> [Extracted data]:
....

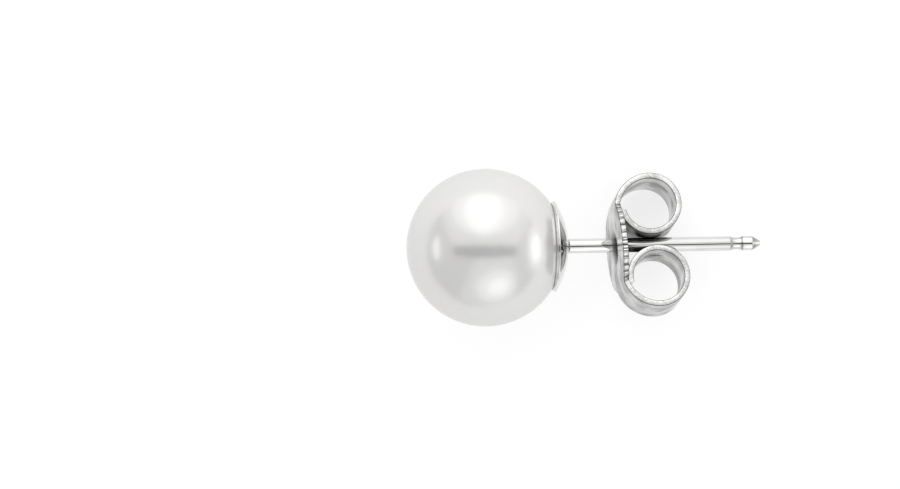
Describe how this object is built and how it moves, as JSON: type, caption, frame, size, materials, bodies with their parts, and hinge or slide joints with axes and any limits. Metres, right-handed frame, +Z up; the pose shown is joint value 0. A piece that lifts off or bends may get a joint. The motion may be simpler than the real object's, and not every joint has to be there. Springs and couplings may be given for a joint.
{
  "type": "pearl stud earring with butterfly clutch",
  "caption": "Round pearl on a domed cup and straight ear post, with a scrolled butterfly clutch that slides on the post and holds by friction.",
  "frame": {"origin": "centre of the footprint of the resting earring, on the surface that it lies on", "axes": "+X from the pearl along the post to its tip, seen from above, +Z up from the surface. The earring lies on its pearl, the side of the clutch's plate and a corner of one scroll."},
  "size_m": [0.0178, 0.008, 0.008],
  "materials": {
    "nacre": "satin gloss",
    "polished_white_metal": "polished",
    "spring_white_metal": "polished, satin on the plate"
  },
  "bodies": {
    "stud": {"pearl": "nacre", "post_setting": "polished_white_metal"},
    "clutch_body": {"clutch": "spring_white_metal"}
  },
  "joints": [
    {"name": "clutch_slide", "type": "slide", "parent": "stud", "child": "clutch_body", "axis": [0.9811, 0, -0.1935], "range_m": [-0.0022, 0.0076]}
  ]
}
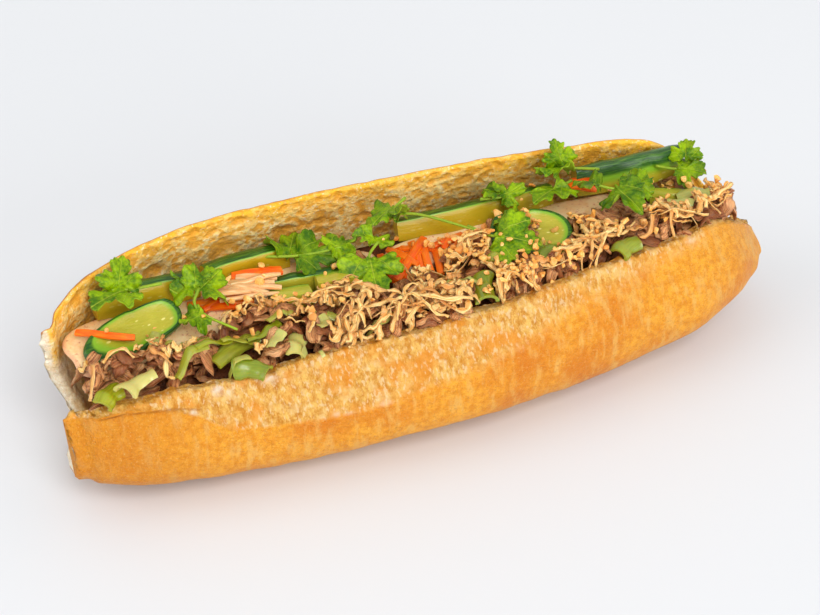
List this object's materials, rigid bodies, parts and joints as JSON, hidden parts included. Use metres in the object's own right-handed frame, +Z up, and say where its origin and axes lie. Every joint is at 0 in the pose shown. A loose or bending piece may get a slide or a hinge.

....

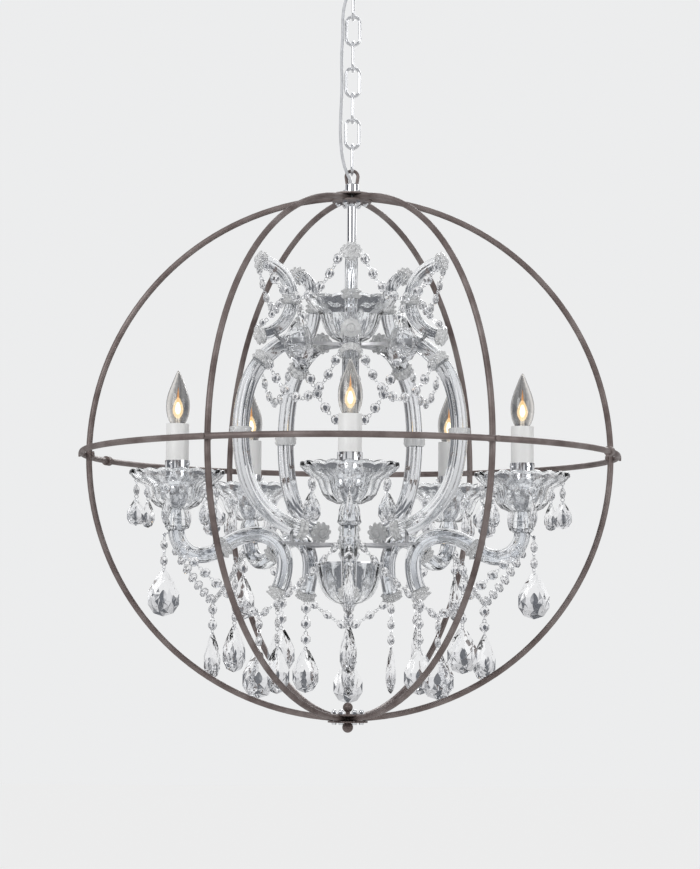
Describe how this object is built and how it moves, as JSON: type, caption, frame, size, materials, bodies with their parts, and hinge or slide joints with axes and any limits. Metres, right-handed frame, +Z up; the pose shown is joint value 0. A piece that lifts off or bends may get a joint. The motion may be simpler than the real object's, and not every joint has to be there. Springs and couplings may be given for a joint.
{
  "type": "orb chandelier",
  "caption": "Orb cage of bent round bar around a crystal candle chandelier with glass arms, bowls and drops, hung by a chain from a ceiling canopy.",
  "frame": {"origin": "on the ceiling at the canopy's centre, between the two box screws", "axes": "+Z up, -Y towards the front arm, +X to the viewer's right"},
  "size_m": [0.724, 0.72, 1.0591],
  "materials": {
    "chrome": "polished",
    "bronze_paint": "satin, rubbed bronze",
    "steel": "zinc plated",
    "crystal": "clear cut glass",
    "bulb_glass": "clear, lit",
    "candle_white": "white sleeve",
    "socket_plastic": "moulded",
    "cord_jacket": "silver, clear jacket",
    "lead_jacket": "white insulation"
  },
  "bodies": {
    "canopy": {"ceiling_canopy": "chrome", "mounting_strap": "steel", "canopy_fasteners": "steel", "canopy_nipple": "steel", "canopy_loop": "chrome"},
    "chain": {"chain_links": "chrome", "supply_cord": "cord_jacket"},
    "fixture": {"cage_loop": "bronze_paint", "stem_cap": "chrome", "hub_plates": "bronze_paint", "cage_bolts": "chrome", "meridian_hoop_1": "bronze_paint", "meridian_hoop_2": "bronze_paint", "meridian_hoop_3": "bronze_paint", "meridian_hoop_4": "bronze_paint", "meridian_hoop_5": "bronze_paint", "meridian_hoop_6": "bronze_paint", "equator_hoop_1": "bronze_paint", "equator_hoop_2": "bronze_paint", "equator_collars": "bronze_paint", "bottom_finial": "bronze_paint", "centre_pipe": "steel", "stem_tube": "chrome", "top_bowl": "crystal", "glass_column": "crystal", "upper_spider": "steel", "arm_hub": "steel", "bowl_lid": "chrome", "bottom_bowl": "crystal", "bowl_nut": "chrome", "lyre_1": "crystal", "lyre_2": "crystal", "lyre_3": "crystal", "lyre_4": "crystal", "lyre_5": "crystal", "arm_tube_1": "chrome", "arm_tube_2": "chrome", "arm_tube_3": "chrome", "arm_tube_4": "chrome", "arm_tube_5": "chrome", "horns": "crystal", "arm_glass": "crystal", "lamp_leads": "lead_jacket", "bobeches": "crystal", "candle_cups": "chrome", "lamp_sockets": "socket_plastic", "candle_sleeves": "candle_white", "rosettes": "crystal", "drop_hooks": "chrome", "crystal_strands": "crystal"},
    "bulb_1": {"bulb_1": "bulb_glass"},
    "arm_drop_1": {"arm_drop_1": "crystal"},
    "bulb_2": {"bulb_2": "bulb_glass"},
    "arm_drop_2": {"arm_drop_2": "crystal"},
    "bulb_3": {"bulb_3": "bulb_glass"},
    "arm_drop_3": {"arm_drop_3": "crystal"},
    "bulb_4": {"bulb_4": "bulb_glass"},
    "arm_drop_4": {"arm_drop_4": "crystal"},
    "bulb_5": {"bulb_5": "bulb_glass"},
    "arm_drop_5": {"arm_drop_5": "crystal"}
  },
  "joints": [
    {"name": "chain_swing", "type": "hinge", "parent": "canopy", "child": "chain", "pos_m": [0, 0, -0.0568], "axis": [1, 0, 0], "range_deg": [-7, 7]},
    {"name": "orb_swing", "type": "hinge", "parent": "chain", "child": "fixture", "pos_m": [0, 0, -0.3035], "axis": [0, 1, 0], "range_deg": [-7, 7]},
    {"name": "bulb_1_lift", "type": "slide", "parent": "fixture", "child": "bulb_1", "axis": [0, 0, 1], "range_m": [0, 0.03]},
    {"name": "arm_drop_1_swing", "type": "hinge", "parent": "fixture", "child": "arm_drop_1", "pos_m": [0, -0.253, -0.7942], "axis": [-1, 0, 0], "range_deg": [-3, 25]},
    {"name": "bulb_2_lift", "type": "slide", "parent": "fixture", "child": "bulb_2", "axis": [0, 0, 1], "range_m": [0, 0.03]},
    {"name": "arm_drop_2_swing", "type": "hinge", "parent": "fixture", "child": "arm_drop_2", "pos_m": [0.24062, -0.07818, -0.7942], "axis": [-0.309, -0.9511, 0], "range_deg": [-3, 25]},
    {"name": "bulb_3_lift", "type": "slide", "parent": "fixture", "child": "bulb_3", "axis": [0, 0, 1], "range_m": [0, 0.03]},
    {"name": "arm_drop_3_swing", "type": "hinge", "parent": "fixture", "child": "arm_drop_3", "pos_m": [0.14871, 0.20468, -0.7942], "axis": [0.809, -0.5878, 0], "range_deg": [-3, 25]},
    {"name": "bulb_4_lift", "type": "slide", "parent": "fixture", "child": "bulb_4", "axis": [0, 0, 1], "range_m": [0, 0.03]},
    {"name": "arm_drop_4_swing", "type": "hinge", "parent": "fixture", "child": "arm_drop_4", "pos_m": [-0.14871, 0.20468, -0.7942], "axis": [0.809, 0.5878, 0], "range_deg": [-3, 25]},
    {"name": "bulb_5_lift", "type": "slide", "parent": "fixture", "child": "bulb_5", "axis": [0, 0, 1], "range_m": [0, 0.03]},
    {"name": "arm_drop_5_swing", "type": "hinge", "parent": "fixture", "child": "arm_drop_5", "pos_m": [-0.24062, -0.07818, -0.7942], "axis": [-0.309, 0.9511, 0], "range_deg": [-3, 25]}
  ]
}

....

> [Work to be completed]:
From the listing above, copy all lines holding the word "origin".

> [Answer for the task]:
  "frame": {"origin": "centre of the footprint of the resting earring, on the surface that it lies on", "axes": "+X from the pearl along the post to its tip, seen from above, +Z up from the surface. The earring lies on its pearl, the side of the clutch's plate and a corner of one scroll."},
List this object's materials, rigid bodies, parts and joints as JSON, hidden parts included. Use metres in the object's own right-handed frame, +Z up, and say where its origin and axes lie. Every joint is at 0 in the pose shown. A loose or bending piece may get a slide or a hinge.
  "frame": {"origin": "on the ceiling at the canopy's centre, between the two box screws", "axes": "+Z up, -Y towards the front arm, +X to the viewer's right"},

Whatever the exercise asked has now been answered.